“Pawnee Rangers” was a weird episode for me. I very much enjoyed it, but I’m not too sure how I feel about its premise. More details after the jump.

Last week’s episode was one of the very best episodes of Parks and Recreation ever produced; it was damn near perfect. Clearly, it wasn’t likely that this week’s installment would measure up to last week’s, and it didn’t. But am I going to complain every time a very good show doesn’t reach its peak? No. That would be ridiculous.

So I did laugh less than last week. And I smiled less. And overall, I wasn’t as interested in the stories the show was telling this week. But at the end of the half-hour, I still felt as if I’d seen another solid episode of one of the best shows on television. Honestly, I can’t ask for much more. Each of the episode’s subplots worked (to varying degrees), and they all had some great moments.

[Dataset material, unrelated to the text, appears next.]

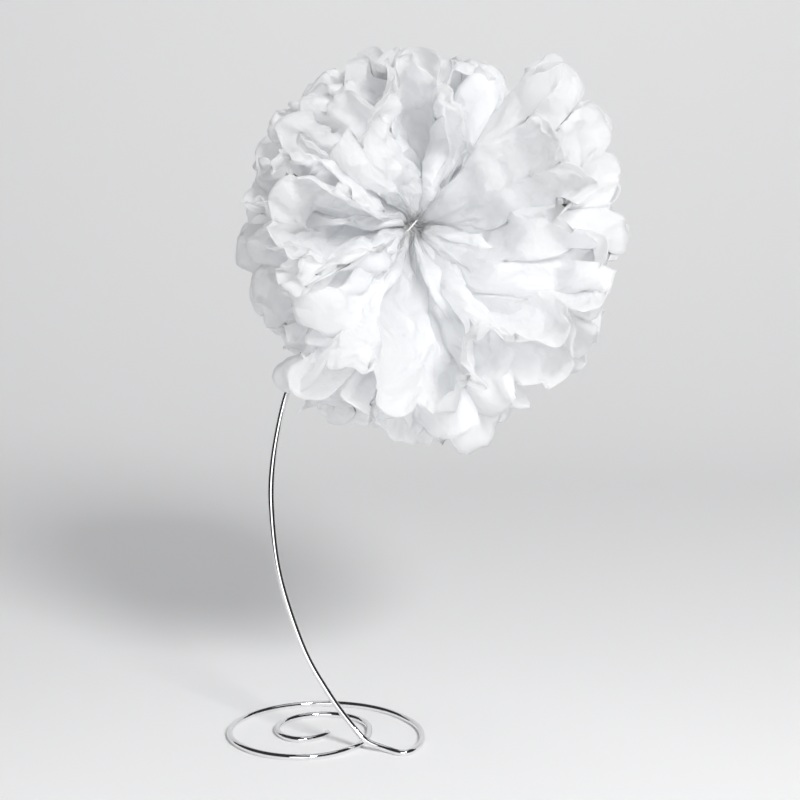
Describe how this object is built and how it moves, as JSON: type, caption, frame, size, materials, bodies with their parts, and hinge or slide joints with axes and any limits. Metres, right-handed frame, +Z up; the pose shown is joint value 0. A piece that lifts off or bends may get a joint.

Donna and Tom were a hoot this week. The two of them have such a similar attitude towards life that it’s a wonder the two of them haven’t been paired together before. Witnessing the extent of their self-indulgence, capped off with a montage of them trying various ridiculous outfits, was a lot of fun. This subplot also allowed two of Ben’s storylines – his developing bromance with Tom and his break-up with Leslie – to dovetail nicely, finally showing us how Ben really feels about the end of his relationship and giving Tom an opportunity to help his new friend out. It gives me hope that in the coming weeks, we’ll see the fallout from the break-up for Leslie as well.

Jerry and Chris had a subplot of their own, which some might describe as marginal, but it worked effectively. While Jerry is a loser, he’s at least a self-aware loser. It would have been too easy for the writers to make Jerry totally unaware of his daughter’s attractiveness, so the writers opted instead to clue Jerry in to Chris’s attraction for her. Pitting Jerry’s casual attitude towards his daughter’s love life with Chris’s insistence on being forthcoming was a stroke of comedic genius; the look on Jerry’s face when he realized that his daughter had spent the night at Chris’s place was priceless. Hopefully, Chris dating Millicent is something that continues for at least a few episodes, if only to make Jerry squirm.

As for the A-plot, I enjoyed it, but with some reservations. I loved the jokes peppered throughout the story. April’s drawing of a buffalo trampling a woman and Ann’s fish trick both got a chuckle out of me, and the mini-Leslie-Knopes were a lot of fun to watch. I also appreciated that it ended sweetly, with Leslie starting an outdoors club on behalf of Ron.

What didn’t exactly work for me was how we got to that ending. I don’t mean to imply that it was unearned – far from it, in fact. But Leslie was at her most irritating here, particularly with how much she was determined to prove that her club was the best. My second problem is less tangible, but I think it’s a valid concern nonetheless. Parks and Rec tends to keep gender issues in the background, and with good reason – the show has done more for the positive portrayal of both men and women on television by simply allowing them to be people instead of pushing their male or female issues to the foreground. The show is clear to demonstrate, for instance, that Leslie is special not because she’s a woman, but because she’s Leslie Knope, damn it, waffle lover and hyper-competent bureaucrat extraordinaire.

For that reason, I was a little put off by the concept of having a boy-scouts/girl-scouts rivalry as the basis for the episode. Now, to the show’s credit, the rivalry wasn’t the focus of the episode; the story never blossomed into a full-on battle of the sexes. That’s for the better, because this show simply isn’t equipped to pull off a battle-of-the-sexes episode; Parks and Recreation isn’t that kind of show, nor should it aspire to be. But it led me to wonder if the setup of dividing by gender was even necessary in the place. Why couldn’t Ron and Leslie simply lead mixed-gender rival scout troops? If anything, the resolution to the story, as it played out, seemed to be a sort of meta-commentary: “Gender doesn’t really matter on this show.” If that’s true, then why bother framing the story in terms of gender in the first place? I’m not sure anything was gained from it, aside from a mildly amusing scene featuring a bunch of little boys (and Andy, who is just a little boy at heart) making a womanly roar.

Awkward gender politics aside, though, “Pawnee Rangers” was a really fun episode of Parks and Recreation. If anything, I’ve devoted too large a proportion of this write-up with complaints. As I’ve stated in so many reviews of this show, making giant lists of jokes is pointless; you can just watch the episode for yourself and laugh at whatever makes you laugh. “Pawnee Rangers” was solid, and like I said, I can’t ask for much more.